Heading back to town, a stop at Tingley Ponds seemed in order since there’d been a report of the Western Screech-Owl again taking up residence where it was seen last year. Nobody home on my visit at that spot or at several other spots I’d seen them last year, but there were some good waterbirds, such as this Pied-billed Grebe,
and at least 3 porcupines hanging out in the trees that were fun to point out to folks.
My final stop that morning was the Rio Grande Nature Center (one of the locations for those Western Screech-Owls in the past). More porcupines, but no owls to be seen. Heading back to the car, there was a guy with one of those huge lenses and a tripod intently focused on taking a picture of something that turned out to be a Greater Roadrunner maybe 20 yards down the path. Another couple and I waited a minute or so for this guy to snap his picture, then started walking along the path toward it.
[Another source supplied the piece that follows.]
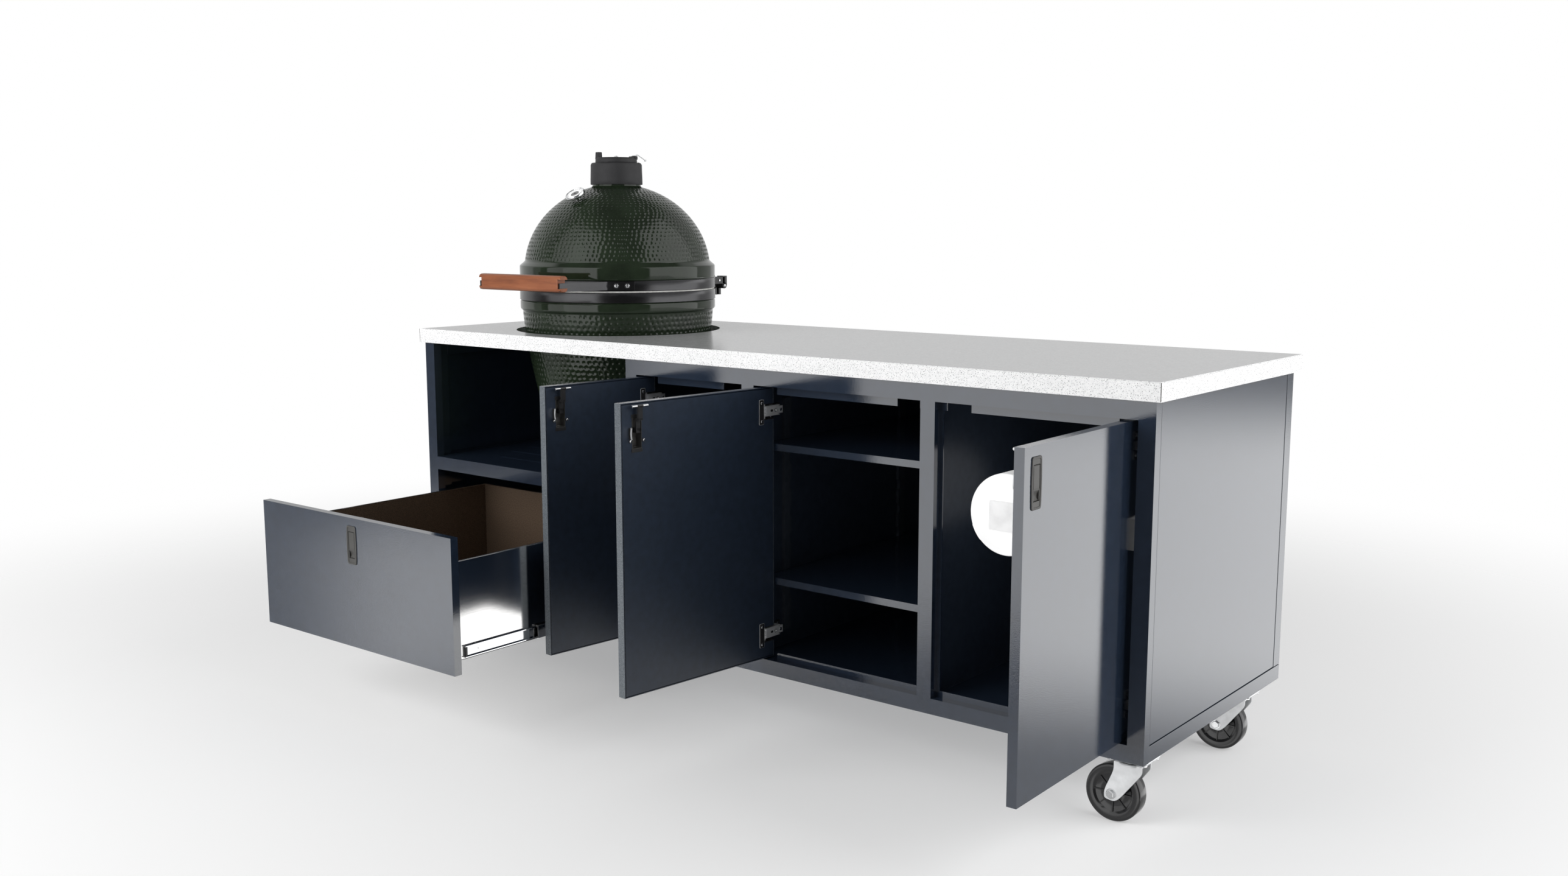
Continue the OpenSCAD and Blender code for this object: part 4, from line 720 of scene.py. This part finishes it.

Accustomed to people, I guess, as it let us get quite close before running off into the brush.
Monday saw me headed to Elena Gallegos Open Space for the bluebirds, but while I saw a number of Eastern and Western Bluebirds, none of my target Mountain Bluebirds seemed to be around (or the Western Screech-Owl we had there last year). One of the Eastern Bluebirds did consent to pose for me, however.
Yesterday, I made a long visit to Pueblo Montano Open Space near the Bosque School for four more porcupines and a few more good birds. The birds were being incredibly quiet that morning but would sometimes either be sitting out in the open or move just enough for me to spot them. Close to the river was an adult Cooper’s Hawk catching some sun way high in a tree,
and later along the irrigation ditch, an immature (yellow rather than red eye) flew into a tree and regularly called attention to itself. (2/6/17 Update: I’m told this is more likely also an adult with that pattern of breast feathers, but with that yellow eye still fairly young.)
Along the river was a Great Blue Heron, a couple of Common Mergansers, Canada Geese, Mallards, and a few other ducks all pretty far away, but along the mudflats, I just happened to spot a quiet Spotted Sandpiper doing its typical bobbing act,
and an even quieter Killdeer who stood looking around in the same spot for at least ten minutes.
This morning’s Audubon Thursday Birder trip to Whitfield Wildlife Conservation Area was again a success with quite a few more species seen than I would have expected at this time of year. Lots of bluebirds and cedar waxwings, several Northern Harriers,
huge flocks of Canada Geese flying over, Sandhill Cranes in the fields, and plenty of other good birds to see. Tramping across one of the fields, one of the group noticed a dead Barn Owl that we later took back to the Visitor Center to possibly have mounted for a display. I don’t see Barn Owls very often at all and had never seen one there before, and it was fascinating to examine it at close range despite the tragic nature of its demise.